The only reason I mention my (admittedly) eccentric and rabid adulterations – today I am also getting a different vetiver oil today to add to my Serge Lutens Vetiver Oriental, which is just….boring – is that this oil, a rather rough and beardy vetiver which is not particularly refined, is actually very cheap. Just a handful of dollars. So if this is the main component of Vetiver Java (which it is), it does feel like a bit of a rip off. At $225 for 100ml (in niche terms only mid-brow, but still not a cheapie), my first impression of this was that there was nothing but alcohol and essential oil, unadorned.
(A friend sent me a link to an interesting podcast, the other day, incidentally, about how much the ingredients in perfume really cost, and whether lovers of any particular perfume, when financially pressed, would ever go for a copycat/dupe : I would like to know your thoughts on the subject; I am too pretentious and aesthetically conscious to fill my shelves with fakes with dumb names in ugly bottles personally but it certainly did all make me think).

Creator of Vetiver Java, Gian Luca Perris – the brand uses different perfumers for its creations, including Jean Claude Ellena for the superlative florals mentioned above – describes the selection of this particular vetiver note as follows:
«I have been smelling different qualities of vetiver – Haiti, Bourbon – with bold and intense scents, but too clean, transparent, linear. Then, I lingered over a vetiver from the island of Java, less used in perfumery, which I found intriguing, pungent, smoky, burned-like, with surprising floral, green and spicy nuances. It wasn’t love at first sight, but at the end the arrogance of its intensity conquered me.»
I like the idea of an ‘arrogant’ essential oil, and agree that there is something brusque, but magnetic in this specific varietal that works, eventually, when you get used to it (for me anyway – I have quite a lot of it, currently, two weeks in, on my winter coats alongside vintage Chanel No 19, sighing each time I walk by them or put them on). If you are not going to give me exquisite orchestration in a perfume then I am also, in general, at least drawn to fragrances that highlight one note and do it well; Aurelien Guichard’s Matiere Premiere range manages this expertly in scents such as Neroli Oranger and Encens Suave; you can smell the quality of the essences, they speak for themselves (they sing), but they are also arranged and blended in a way that is cleverly synergistic. For me, there should, with a luxury end perfume, never be the sense that I could just do this at home ; yes, there are tinkerings of citrus, here, in Vetiver Java, a base musk, and what I refer to personally with horror as ‘the endocrine’: a sour, industrial note that is way too prominent in many other famous vetivers (and perfumes in general these days) such as Chanel Sycomore, which I have decided, definitively, I now don’t like (I was on a bit of a spree on Wednesday evening, going around everywhere, spraying Vetiver Extraordinaire by Malle in copious amounts- again, ‘meh‘ – Hermes Vetiver Tonka – ditto, though I have it and sometimes it is perfect for the nutty coumarinic blanket of the base (and which you definitely couldn’t do by yourself).

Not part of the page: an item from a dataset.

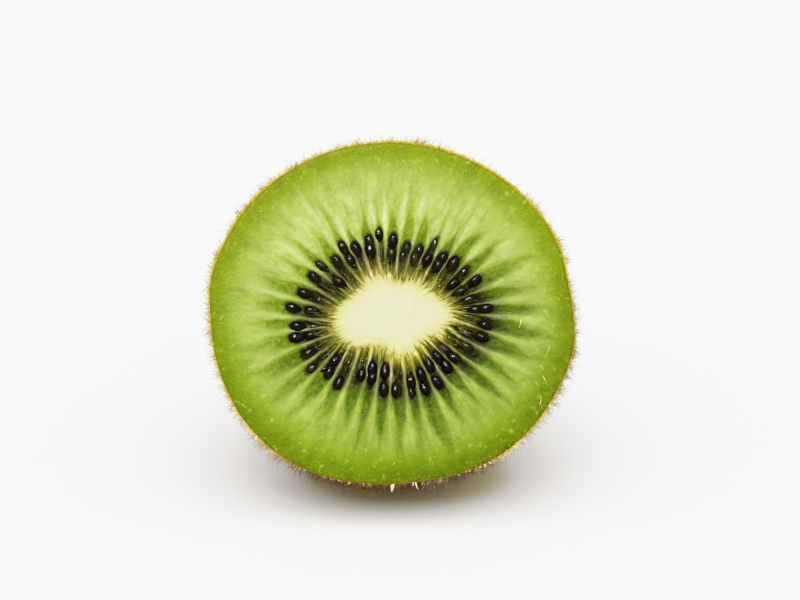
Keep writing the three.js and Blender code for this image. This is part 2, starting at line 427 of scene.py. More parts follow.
# %% [markdown]
# ## Node helpers
#
# Materials are graphs of nodes. These few helpers add a node, wire its inputs and hand back its output,
# so that a material reads from top to bottom like a recipe. A *span* is used most: it turns one range of a
# value into another, which says where on the fruit something starts, where it ends, and how strong it is.

# %% Helpers for materials
def linear(*on_screen):
    """A colour picked on screen, 0 to 255, as the linear light that shaders work in, by the sRGB rule."""
    light = (((c / 255 + 0.055) / 1.055) ** 2.4 if c > 10 else c / 3295 for c in on_screen)
    return (*light, 1.0)


class Recipe:
    """A material in the making, or any other node tree."""

    def __init__(self, name):
        self.material = bpy.data.materials.new(name)
        self.material.use_nodes = True
        self.tree = self.material.node_tree
        self.shader = next(n for n in self.tree.nodes if n.type == "BSDF_PRINCIPLED")

    def add(self, kind, inputs=None, **settings):
        made = self.tree.nodes.new(kind)
        for name, value in settings.items():
            setattr(made, name, value)
        for key, value in (inputs or {}).items():
            self.feed(made.inputs[key], value)
        return made

    def feed(self, socket, value):
        if isinstance(value, bpy.types.NodeSocket):
            self.tree.links.new(value, socket)
        else:
            socket.default_value = value

    def attribute(self, name, output="Fac"):
        return self.add("ShaderNodeAttribute", attribute_name=name).outputs[output]

    def object_coordinates(self):
        return self.add("ShaderNodeTexCoord").outputs["Object"]

    def axis(self, number):
        """How far a point is along the model's X, Y or Z, which are 0, 1 and 2."""
        return self.add("ShaderNodeSeparateXYZ", {0: self.object_coordinates()}).outputs[number]

    def maths(self, operation, a, b=0.0, c=0.0):
        return self.add("ShaderNodeMath", {0: a, 1: b, 2: c}, operation=operation).outputs[0]

    def times(self, first, *others):
        for other in others:
            first = self.maths("MULTIPLY", first, other)
        return first

    def times_plus(self, value, factor, added):
        return self.maths("MULTIPLY_ADD", value, factor, added)

    def plus(self, a, b):
        return self.maths("ADD", a, b)

    def vectors(self, operation, a, b=(0.0, 0.0, 0.0)):
        """The vector and the number that a sum with vectors gives."""
        return self.add("ShaderNodeVectorMath", {0: a, 1: b}, operation=operation).outputs

    def span(self, value, start, end, low=0.0, high=1.0):
        """Maps a value smoothly from one range to another and holds it there."""
        inputs = {"Value": value, "From Min": start, "From Max": end, "To Min": low, "To Max": high}
        return self.add("ShaderNodeMapRange", inputs, interpolation_type="SMOOTHSTEP").outputs[0]

    def noise(self, where, scale, detail=2.0, roughness=0.5):
        inputs = {"Vector": where, "Scale": scale, "Detail": detail, "Roughness": roughness}
        return self.add("ShaderNodeTexNoise", inputs).outputs["Fac"]

    def ramp(self, value, stops):
        made = self.add("ShaderNodeValToRGB", {"Fac": value})
        elements = made.color_ramp.elements
        while len(elements) < len(stops):
            elements.new(0.5)
        for element, (position, colour) in zip(elements, stops):
            element.position = position
            element.color = linear(*colour)
        return made.outputs["Color"]

    def mix(self, share, a, b, blend="MIX"):
        inputs = {0: share, 6: a, 7: b}
        return self.add("ShaderNodeMix", inputs, data_type="RGBA", blend_type=blend).outputs[2]

    def bump(self, height, distance, strength=1.0, normal=None):
        inputs = {"Height": height, "Distance": distance, "Strength": strength}
        if normal is not None:
            inputs["Normal"] = normal
        return self.add("ShaderNodeBump", inputs).outputs[0]

    def finish(self, **sockets):
        for name, value in sockets.items():
            self.feed(self.shader.inputs[name.replace("_", " ")], value)
        print(f"material {self.material.name}: {len(self.tree.nodes)} nodes")
        return self.material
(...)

Trying other vetiver centered scents while I was at it as well, Dipytque Vetyverio – blah; for lightweights!! – Bruno Jovanovic’s ‘Mon Vetiver’ for Essential Parfums – fresh, pleasant, but not for me, with vetiver perfumes it can sometimes feel as if can never get exactly what I want. Though Nose Shop in Yokohama, where I was voraciously sniffing, do carry the always undervalued collection by Patricia Nicolai, ( and which I want to get to know better), they unfortunately don’t feature her strange, vegetal caraway floral Vetyver, which we used to have a bottle of but used up, and which I always thought was alluring in that unique transformationally-compressed-into-dry,hermetic mist way that her perfumes often have. Kerzon’s intriguing and inexpensive aquatic patchouli vetiver Isle St Louis keeps drawing and then repelling me with its flashy interior contrasts but at least it is challenging and original, unexpected (like Samuel Gravan’s Vetiver Absolute, another more interesting patchouli vetiver, sour and bewitching and quietly psychological that I got through a whole bottle of in England over the summer).
I don’t know: perhaps I am just too difficult to please.